**Raw data:**
-=-=-

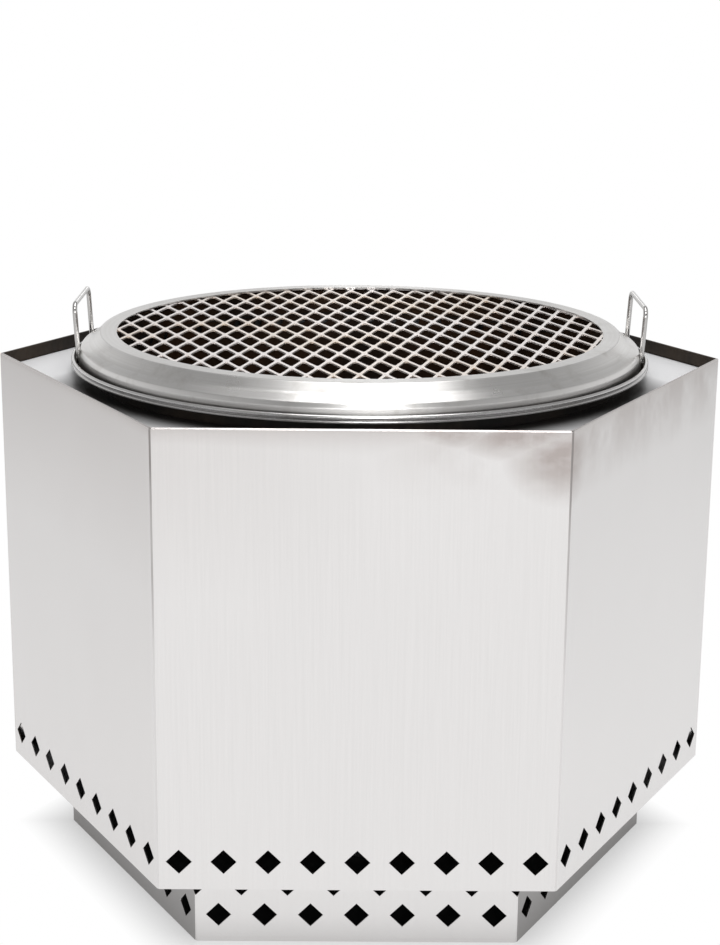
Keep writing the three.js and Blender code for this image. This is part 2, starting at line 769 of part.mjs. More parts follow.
// Wire handle at +X: a flat U with rounded corners, stood up and leant outwards
function wireHandle() {
  const half = handleWidth / 2;
  const corners = [[half, 0], [half, handleHeight], [-half, handleHeight], [-half, 0]]
    .map(([x, y]) => new THREE.Vector2(x, y));
  const section = Array.from({ length: wireSides }, (unused, i) => {
    const angle = (2 * Math.PI * (i + 0.5)) / wireSides;
    return [wireRadius * Math.cos(angle), wireRadius * Math.sin(angle)];
  });
  const out = handleFeet()[0].x;
  return solid(swept(bentRun(corners, handleBendRadius), section)
    .rotateX(Math.PI / 2)
    .rotateZ(Math.PI / 2)
    .rotateY(degToRad(handleLean))
    .translate(out, 0, lidBottom + wireRadius * Math.sin(degToRad(handleLean))));
}

function surround() {
  const group = new THREE.Group();
  const casing = casingHalf();
  const base = baseHalf();
  const casingFront = piece('casing_front', casing, brushedSteel);
  const casingRear = piece('casing_rear', casing, brushedSteel);
  const baseFront = piece('base_front', base, brushedSteel);
  const baseRear = piece('base_rear', base, brushedSteel);
  casingRear.rotation.z = Math.PI;
  baseRear.rotation.z = Math.PI;
  group.add(casingFront, casingRear, baseFront, baseRear);
  group.add(piece('shelf_plate', shelfPlate(), shelfSteel));
  group.add(piece('shelf_collar', shelfCollar(), shelfSteel));
  group.add(piece('floor_tray', floorTray(), galvanisedSteel));
  const [bracket, bolt, nut] = [shelfBracket(), trayBolt(), trayNut()];
  for (let i = 0; i < HEX_FACES; i += 1) {
    const face = FRONT_FACE + i * FACE_TURN;
    const shelfSupport = piece(`shelf_bracket_${i + 1}`, bracket, galvanisedSteel);
    shelfSupport.rotation.z = face - Math.PI / 2;
    group.add(shelfSupport);
    for (const [name, body] of [['tray_bolt', bolt], ['tray_nut', nut]]) {
      const fastener = piece(`${name}_${i + 1}`, body, fastenerSteel);
      fastener.position.set(boltCircle * Math.cos(face), boltCircle * Math.sin(face), 0);
      group.add(fastener);
    }
  }
  const seams = [
    { name: 'casing_rivet', cornerRadius: casingCornerRadius, sheet: casingSheet, heights: casingRivetHeights },
    { name: 'base_rivet', cornerRadius: baseCornerRadius, sheet: baseSheet, heights: baseRivetHeights },
  ];
  for (const { name, cornerRadius, sheet, heights } of seams) {
    const body = seamRivet(sheet);
    for (const [end, side] of [['left', -1], ['right', 1]]) {
      heights.forEach((height, i) => {
        const rivet = piece(`${name}_${end}_${i + 1}`, body, fastenerSteel);
        rivet.rotation.x = Math.PI / 2;
        rivet.position.set(side * (cornerRadius - seamRivetInset), 0, height);
        group.add(rivet);
      });
    }
  }
  return group;
}

function burnDrum() {
  const group = new THREE.Group();
  group.add(piece('drum_outer_wall', drumOuterWall(), galvanisedSteel));
  group.add(piece('drum_floor', drumFloor(), galvanisedSteel));
  group.add(piece('drum_inner_wall', drumInnerWall(), heatedSteel));
  group.add(piece('grate_ledge', grateLedge(), heatedSteel));
  group.add(piece('drum_rim', drumRim(), polishedSteel));
  group.add(piece('ash_pan', ashPan(), heatedSteel));
  group.add(piece('fire_grate', fireGrate(), heatedSteel));
  return group;
}

function grillLid() {
  const group = new THREE.Group();
  group.add(piece('grill_ring', grillRing(), turnedSteel));
  group.add(piece('grille', grille(), grilleSteel));
  group.add(piece('grille_collar', grilleCollar(), turnedSteel));
  const handle = wireHandle();
  const right = piece('handle_right', handle, polishedSteel);
  const left = piece('handle_left', handle, polishedSteel);
  left.rotation.z = Math.PI;
  group.add(right, left);
  return group;
}

const firePit = new THREE.Group();
firePit.add(surround(), burnDrum(), grillLid());

export default firePit;
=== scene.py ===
"""Looks of a smokeless fire pit: stainless surround, burn drum and lift-off grill lid."""

import math

import bpy
from mathutils import Matrix, Vector


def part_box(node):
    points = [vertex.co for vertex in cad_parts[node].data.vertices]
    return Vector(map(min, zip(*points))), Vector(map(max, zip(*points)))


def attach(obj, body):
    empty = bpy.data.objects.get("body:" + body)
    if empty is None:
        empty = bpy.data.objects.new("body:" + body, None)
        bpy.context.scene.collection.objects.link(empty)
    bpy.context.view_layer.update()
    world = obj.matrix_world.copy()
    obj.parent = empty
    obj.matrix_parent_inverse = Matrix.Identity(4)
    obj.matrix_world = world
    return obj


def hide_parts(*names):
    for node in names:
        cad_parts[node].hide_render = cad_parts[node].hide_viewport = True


bl_info = {
    "name": "Smokeless fire pit",
    "version": (1, 0, 0),
    "blender": (4, 5, 0),
    "location": "3D View > Sidebar > Fire pit",
    "description": "Models the sheet-metal pieces of a hexagonal smokeless fire pit",
    "category": "Object",
}

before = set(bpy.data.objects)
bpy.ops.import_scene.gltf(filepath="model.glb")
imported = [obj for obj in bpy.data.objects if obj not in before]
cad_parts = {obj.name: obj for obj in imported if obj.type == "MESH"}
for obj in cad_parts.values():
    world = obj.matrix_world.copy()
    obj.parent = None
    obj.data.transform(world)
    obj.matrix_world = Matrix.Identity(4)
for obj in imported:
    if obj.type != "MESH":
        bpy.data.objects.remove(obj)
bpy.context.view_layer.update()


def low(node):
    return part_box(node)[0]


def high(node):
    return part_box(node)[1]


# One millimetre in metres, and the gap that stands in for two surfaces that touch
MM = 0.001
TOUCH = 0.0003

# Rounding of sheet edges, lift of the seam flanges off the tray, and depth of the vent cutters
EDGE_EASE = 0.2 * MM
SEAM_LIFT = 6 * MM
CUT_THROUGH = 20 * MM

# The six-sided plan, with one flat face to the front
FACES = 6
FACE_TURN = math.radians(60)
CORNER_TURN = math.radians(30)
COS30 = math.cos(CORNER_TURN)
FRONT = math.radians(-90)
FRONT_FACES = (FRONT - FACE_TURN, FRONT, FRONT + FACE_TURN)
TOP_EDGE = high("casing_front").z
BASE_APOTHEM = -low("base_front").y

# Sides of the round pieces
SHELF_SIDES = 160
DRUM_SIDES = 180
LID_SIDES = 200
RIM_SIDES = 256
RING_SIDES = 320
WIRE_SIDES = 20
HOLE_SIDES = 16

# Cosines of the directions that tell level, inward and outward faces apart
LEVEL = 0.93
INWARDS = -0.3
OUTWARDS = 0.97

# Part of a noise's range that most of its values lie in
MIDDLE = (0.3, 0.7)

# Place, reach and upward flattening of each smudge on the casing
SMUDGES = (
    ((0.163, -0.3, 0.466), 0.05, 1.1),
    ((0.125, -0.3, 0.482), 0.058, 2.6),
    ((0.146, -0.3, 0.483), 0.048, 2.2),
    ((0.077, -0.3, 0.485), 0.05, 3.2),
)
SMUDGE_STRENGTH = 1.45

# Plan position of one bond of the expanded metal, and the width of the edge without gaps
BOND = (-19.2 * MM, -116.8 * MM)
MESH_BORDER = 3 * MM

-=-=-

**Exercise task:** Print exactly the lines from the line with "const firePit = new THREE.Group();" to the line with "obj.matrix_world = world", both included, and nothing else.

**Task solution:**
const firePit = new THREE.Group();
firePit.add(surround(), burnDrum(), grillLid());

export default firePit;
=== scene.py ===
"""Looks of a smokeless fire pit: stainless surround, burn drum and lift-off grill lid."""

import math

import bpy
from mathutils import Matrix, Vector


def part_box(node):
    points = [vertex.co for vertex in cad_parts[node].data.vertices]
    return Vector(map(min, zip(*points))), Vector(map(max, zip(*points)))


def attach(obj, body):
    empty = bpy.data.objects.get("body:" + body)
    if empty is None:
        empty = bpy.data.objects.new("body:" + body, None)
        bpy.context.scene.collection.objects.link(empty)
    bpy.context.view_layer.update()
    world = obj.matrix_world.copy()
    obj.parent = empty
    obj.matrix_parent_inverse = Matrix.Identity(4)
    obj.matrix_world = world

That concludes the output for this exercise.